Each successive wave lifted her up, pushed her further in over the reef, and then threw her down with a crash. With each pounding on the sharp unyielding coral, the whole boat shuddered, the rigging clanging as the mast whipped and snatched under the force of the impact. The skipper was on deck, clinging to the guard rails, trying to keep his footing on the sloping surface as the boat was thrown around, not knowing what to do to save her.

She was a large and solid boat, a 53ft long Halberg Rassy, better able than many to withstand the blows without starting to break up, but without proper outside help, it was quickly apparent that she would end her days on that reef, stripped of everything of value, her owner’s prized possessions taken off, and left to gradually sink into nothing more than a little wreck symbol on a chart.

In a tiny dinghy with a little 8 hp outboard, we knew we weren’t going to be the boat that pulled her to safety, but our first thought was to see if we could take her bow anchor and lay it out a short distance away, to at least stop her getting swept further onto the reef. We made our way under the bow, riding the waves to keep from being swept onto the stricken yacht, but the sailor, in a state of shock, let the anchor fall right down, and its weight was such that we just couldn’t pull it up.

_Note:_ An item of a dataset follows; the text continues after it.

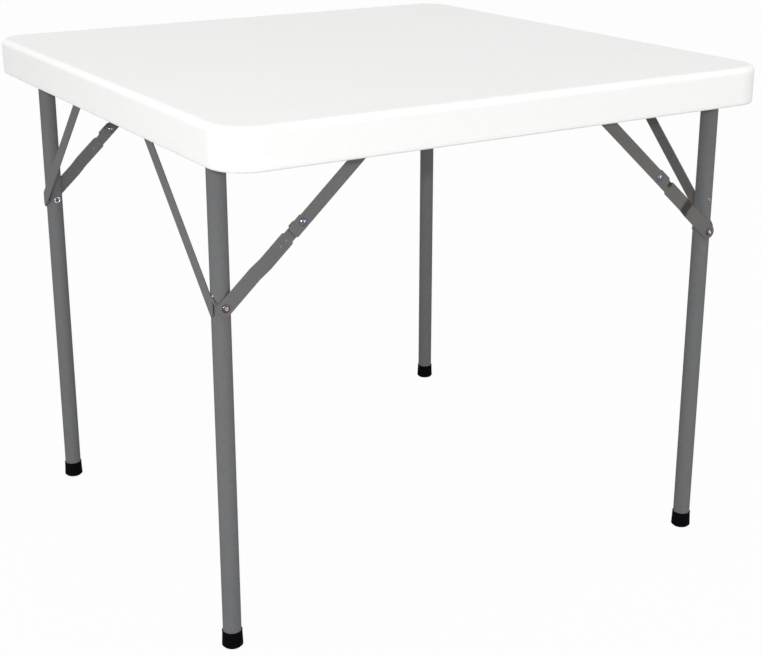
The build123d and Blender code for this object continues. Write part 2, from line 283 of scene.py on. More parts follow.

More dinghies were now arriving, plus a larger rib with a decent sized engine. Someone dived into the water, to see where the yacht was lying on the reef and which was her easiest way off. Had she been swept over the biggest obstacle, and was best placed to let the next few waves sweep her right over and back into clear water? Or was she merely getting pushed further and further onto coral from which the only escape was the way she had come in?

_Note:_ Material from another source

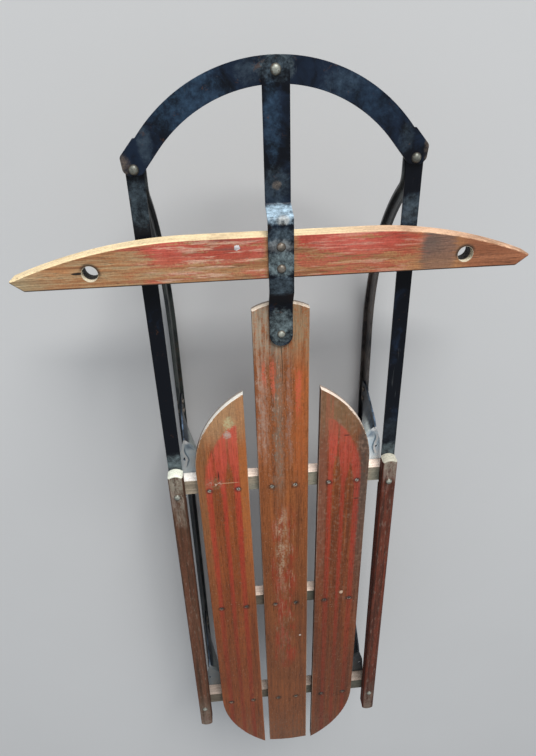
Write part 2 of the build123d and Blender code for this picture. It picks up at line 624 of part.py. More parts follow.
def knee_pair():
    """The right-hand front and rear knees in place."""
    return [on_line(Pos(0, dy, 0) * knee()) for dy in knee_stations()]


def runner_rivets():
    """Rivets through the knee feet and the runner web, both sides."""
    rivets = []
    head = SMALL_SHANK_R * 1.5
    length = STEEL + SHEET
    for dy in knee_stations():
        for y in foot_rivet_ys():
            one = Cylinder(SMALL_SHANK_R, length)
            one += Pos(0, 0, length / 2 + 0.8) * Cylinder(head, 1.6)
            one += Pos(0, 0, -length / 2 - 0.8) * Cylinder(head, 1.6)
            placed = on_line(Pos(-SHEET / 2, dy + y, foot_rivet_z()) * Rot(0, 90, 0) * one)
            rivets += [placed, mirrored(placed)]
    return rivets


def rail_bolts():
    """Bolts through rail, bench and knee tongue, with the side strap between at the front."""
    bolts = []
    for dy in knee_stations():
        one = on_line(rivet(RAIL_DX, dy, BENCH_BOTTOM - SHEET, RAIL_TOP, RAIL_HEAD_R, with_nut=True))
        bolts += [one, mirrored(one)]
    return bolts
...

For the next hours, all the boats around tried everything they could. By now, the water she was in was so shallow that the other boats had to keep clear, and a strong swimmer took lines to and from them. The powerful rib got a line on her, with which she held pressure steady so that with each wave the yacht could be eased slightly in the right direction. A couple of sailors joined the skipper on board to co-ordinate the efforts, and raised the sails to both heel the boat and provide some forward momentum. The mast halyard was lowered into the water and swum out to another powerful rib, which pulled the boat over so as to further reduce her effective depth. Rather than take her anchor out, a spare anchor was dropped some distance away, and the warp taken back to the yacht, on which the crew winched each time the pressure eased, gradually inching her off. Lines broke regularly, a cleat ripped off one of the rescuing boats under the pressure, but each time new lines were swum out, and the process started again.

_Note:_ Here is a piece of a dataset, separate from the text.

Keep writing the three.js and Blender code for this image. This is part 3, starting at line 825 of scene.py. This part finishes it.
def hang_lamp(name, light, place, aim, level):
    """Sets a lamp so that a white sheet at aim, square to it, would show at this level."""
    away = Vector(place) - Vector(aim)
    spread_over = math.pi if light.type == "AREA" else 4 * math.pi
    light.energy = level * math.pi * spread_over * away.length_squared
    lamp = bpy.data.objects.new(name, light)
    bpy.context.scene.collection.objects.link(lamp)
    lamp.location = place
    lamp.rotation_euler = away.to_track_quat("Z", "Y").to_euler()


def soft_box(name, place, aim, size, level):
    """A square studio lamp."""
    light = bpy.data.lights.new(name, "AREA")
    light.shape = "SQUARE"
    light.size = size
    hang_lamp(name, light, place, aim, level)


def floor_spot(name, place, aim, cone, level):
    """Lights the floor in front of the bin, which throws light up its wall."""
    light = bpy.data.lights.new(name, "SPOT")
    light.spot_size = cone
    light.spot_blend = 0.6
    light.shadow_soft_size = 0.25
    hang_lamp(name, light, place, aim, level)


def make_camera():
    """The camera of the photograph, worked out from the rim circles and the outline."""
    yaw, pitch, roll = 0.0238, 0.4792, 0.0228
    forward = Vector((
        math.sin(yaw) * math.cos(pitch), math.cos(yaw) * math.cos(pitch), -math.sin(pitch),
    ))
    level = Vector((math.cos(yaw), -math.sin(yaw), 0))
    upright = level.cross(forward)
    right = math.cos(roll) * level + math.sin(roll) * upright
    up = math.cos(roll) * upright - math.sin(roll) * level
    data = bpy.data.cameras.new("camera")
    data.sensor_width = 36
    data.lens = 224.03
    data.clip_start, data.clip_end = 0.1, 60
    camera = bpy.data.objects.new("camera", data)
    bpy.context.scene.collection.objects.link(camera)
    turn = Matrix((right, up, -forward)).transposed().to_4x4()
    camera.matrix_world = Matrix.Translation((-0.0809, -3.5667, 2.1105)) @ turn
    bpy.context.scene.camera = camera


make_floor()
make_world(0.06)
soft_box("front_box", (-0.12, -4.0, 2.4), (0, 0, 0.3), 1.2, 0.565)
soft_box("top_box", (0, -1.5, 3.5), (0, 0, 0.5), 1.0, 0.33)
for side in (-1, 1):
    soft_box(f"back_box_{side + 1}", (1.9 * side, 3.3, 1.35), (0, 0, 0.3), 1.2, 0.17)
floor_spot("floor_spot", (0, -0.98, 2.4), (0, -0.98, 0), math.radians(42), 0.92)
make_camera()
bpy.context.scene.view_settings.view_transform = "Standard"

All of this effort, so many people, and yet painfully slow progress. Would it be enough to get the boat free before the coral and the seas pounded a hole in her side?

By six o’clock, it was clear the yacht was not coming off the reef before darkness fell. But she was so far over the reef, that the biggest waves were not reaching her, reducing the battering the hull was taking, and the tide was coming in, giving some hope that she might just float enough to be dragged clear.

As night came on, the attending boats disappeared and returned, with torches, more fuel, warm or waterproof clothing, ready to spend the night standing by in shifts in case the situation worsened.

The rib’s towing line had parted yet again, and in the darkness it was too dangerous for her to try to pick up another one, so the only rescue efforts until daylight would come from the crew on board, painstakingly winching on the second anchor, heaving the yacht forward inch by inch.

Success came so suddenly it took us all by surprise. The yacht had been gradually coming upright, and all of a sudden, there she was free, making off at full speed under her two sails. The surrounding dinghies all yelled and whistled, but the crew were so busy winching on the anchor they didn’t notice for a while, and then a brief pandemonium set in while they tried to work out which way they were going, how to stop the boat, were they heading for the reef on the other side of the entrance? The anchor caught them and brought them to a halt in the middle of the channel, and we left them slowly sorting out the tangle of line and halyards, before motoring her gently to a nearby pontoon.

The following day she was still floating, a testimony to the solidity of this class of boat. She was awaiting the start of a barrage of tests to see if her internal structure had survived as well as the hull. How many other boats would have withstood that sort of pounding?

Thank heavens, the potential disaster ended well. Teamwork paid off, the boat was saved, and nobody was seriously hurt. But the desperate sight of that beautiful ship, powerless and at the mercy of the waves, was both terrifying and heartbreaking, and one I hope never to see again.